- **DIRECTIONS**
Give back all the data exactly, line by line.

- **COLLECTED MATERIAL**
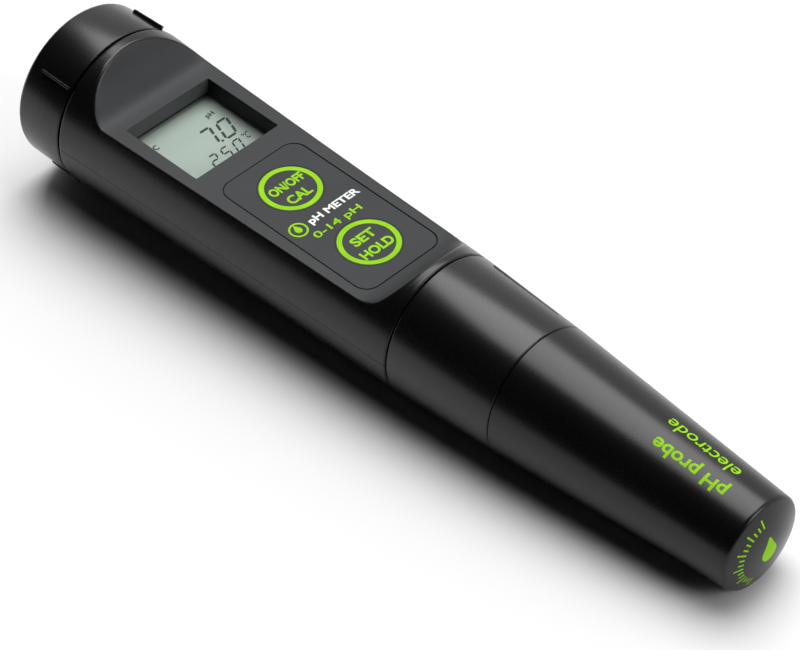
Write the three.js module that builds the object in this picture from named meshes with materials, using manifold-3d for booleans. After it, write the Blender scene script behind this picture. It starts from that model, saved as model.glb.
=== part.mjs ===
// Waterproof pen-type pH meter, lying on its back with the display facing up.
// Millimetres, +Z up. The long axis runs along X: the battery cap is at -X and the
// protective cap of the electrode at +X. Inside the group, x is measured from the
// battery cap's end face and y = z = 0 is the long axis.
import * as THREE from 'three';
import { mergeVertices } from 'three/addons/utils/BufferGeometryUtils.js';
import Module from 'manifold-3d';

const wasm = await Module();
wasm.setup();

// ---- driving dimensions -------------------------------------------------------------
const LENGTH = 199;
const SIDES = 32; // flats on a large round piece; one of them faces straight down
const SEAM_GAP = 0.3;
const SEAM_CAP = 13.65; // battery cap to case
const SEAM_COLLAR = 110.55; // case to collar
const SEAM_SLEEVE = 137.95; // collar to protective cap

const R_CAP = 18.6;
const R_CASE_HEAD = 18.93;
const R_CASE_SHOULDER = 18.55;
const R_CASE_TIP = 16.54;
const R_COLLAR_TIP = 15.18;
const R_SLEEVE_TIP = 10.66;
const R_RIB = 19.6;

const WALL = 2.1;
const PANEL = 9.71; // height of the flat panel above the long axis
const RAMP = THREE.MathUtils.degToRad(58); // slope of the ramps at both ends of the panel
const PANEL_HEAD = 22.1;
const PANEL_TIP = 104.2;
const RAMP_BLEND = 3;

const WELL = { x0: 28.55, x1: 50.19, y: 11.84, floor: 5.4, wall: 1.2 };
const PAD = { x0: 55.7, x1: 100.26, y: 11.38, corner: 3.5, depth: 0.71, thick: 0.65 };
const KEY_X = { on_off: 66.45, set_hold: 89.66 };
const KEY = { r: 6.95, gap: 0.3, pocket: 0.65, stem: 2.4, stemEnd: 5.75 };

const SPIGOT_HEAD = { x0: 5, r: 15.4, bore: 13.4, lugX: 8 };
const SPIGOT_TIP = { x1: 120, r: 13.3, bore: 11.4, lugX: 116.5 };
const THREAD = { starts: 3, lead: 15, lug: 2, lugSpan: 24, height: 0.9, play: 0.35 };

const BOARD = { x0: 24.5, x1: 97.5, y: 12.5, z0: -0.3, z1: 0.7 };
const BOSS_PLACES = [[54.8, 10.2], [54.8, -10.2], [95, 10], [95, -10]];
const CELL = { r: 5.8, step: 5.4, count: 4, x0: 23.4, z: -6.7 };
const SOCKET_PINS = [45, 135, 225, 315];
const PIN_CIRCLE = 4.6;

const NECK = { r: 12, x1: 146 };
const TUBE = { r: 8.5, bore: 7.5, x1: 176 };
const BULB = { x: 181.8, r: 4.4, stem: 3.4, glass: 0.7 };
const SENSOR_RADIUS = 6;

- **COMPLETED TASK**
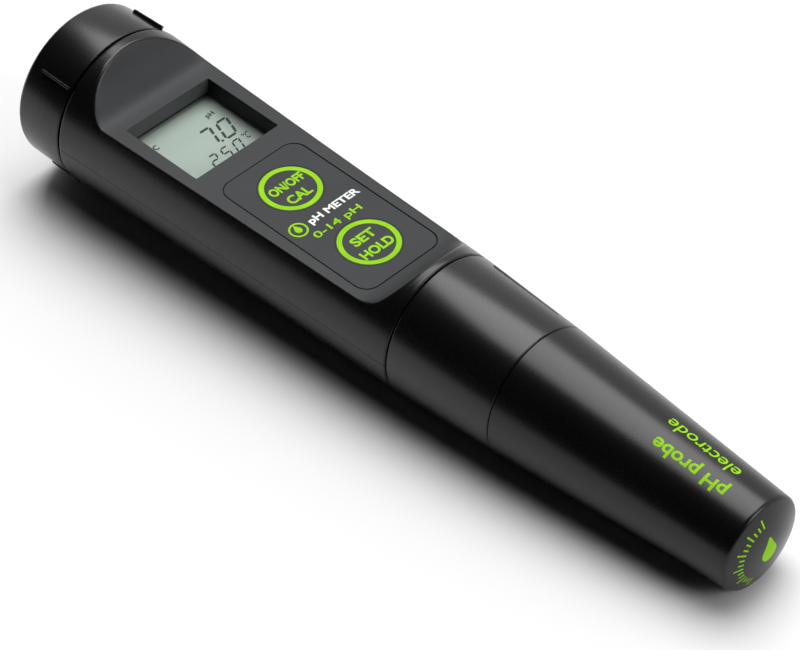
Write the three.js module that builds the object in this picture from named meshes with materials, using manifold-3d for booleans. After it, write the Blender scene script behind this picture. It starts from that model, saved as model.glb.
=== part.mjs ===
// Waterproof pen-type pH meter, lying on its back with the display facing up.
// Millimetres, +Z up. The long axis runs along X: the battery cap is at -X and the
// protective cap of the electrode at +X. Inside the group, x is measured from the
// battery cap's end face and y = z = 0 is the long axis.
import * as THREE from 'three';
import { mergeVertices } from 'three/addons/utils/BufferGeometryUtils.js';
import Module from 'manifold-3d';

const wasm = await Module();
wasm.setup();

// ---- driving dimensions -------------------------------------------------------------
const LENGTH = 199;
const SIDES = 32; // flats on a large round piece; one of them faces straight down
const SEAM_GAP = 0.3;
const SEAM_CAP = 13.65; // battery cap to case
const SEAM_COLLAR = 110.55; // case to collar
const SEAM_SLEEVE = 137.95; // collar to protective cap

const R_CAP = 18.6;
const R_CASE_HEAD = 18.93;
const R_CASE_SHOULDER = 18.55;
const R_CASE_TIP = 16.54;
const R_COLLAR_TIP = 15.18;
const R_SLEEVE_TIP = 10.66;
const R_RIB = 19.6;

const WALL = 2.1;
const PANEL = 9.71; // height of the flat panel above the long axis
const RAMP = THREE.MathUtils.degToRad(58); // slope of the ramps at both ends of the panel
const PANEL_HEAD = 22.1;
const PANEL_TIP = 104.2;
const RAMP_BLEND = 3;

const WELL = { x0: 28.55, x1: 50.19, y: 11.84, floor: 5.4, wall: 1.2 };
const PAD = { x0: 55.7, x1: 100.26, y: 11.38, corner: 3.5, depth: 0.71, thick: 0.65 };
const KEY_X = { on_off: 66.45, set_hold: 89.66 };
const KEY = { r: 6.95, gap: 0.3, pocket: 0.65, stem: 2.4, stemEnd: 5.75 };

const SPIGOT_HEAD = { x0: 5, r: 15.4, bore: 13.4, lugX: 8 };
const SPIGOT_TIP = { x1: 120, r: 13.3, bore: 11.4, lugX: 116.5 };
const THREAD = { starts: 3, lead: 15, lug: 2, lugSpan: 24, height: 0.9, play: 0.35 };

const BOARD = { x0: 24.5, x1: 97.5, y: 12.5, z0: -0.3, z1: 0.7 };
const BOSS_PLACES = [[54.8, 10.2], [54.8, -10.2], [95, 10], [95, -10]];
const CELL = { r: 5.8, step: 5.4, count: 4, x0: 23.4, z: -6.7 };
const SOCKET_PINS = [45, 135, 225, 315];
const PIN_CIRCLE = 4.6;

const NECK = { r: 12, x1: 146 };
const TUBE = { r: 8.5, bore: 7.5, x1: 176 };
const BULB = { x: 181.8, r: 4.4, stem: 3.4, glass: 0.7 };
const SENSOR_RADIUS = 6;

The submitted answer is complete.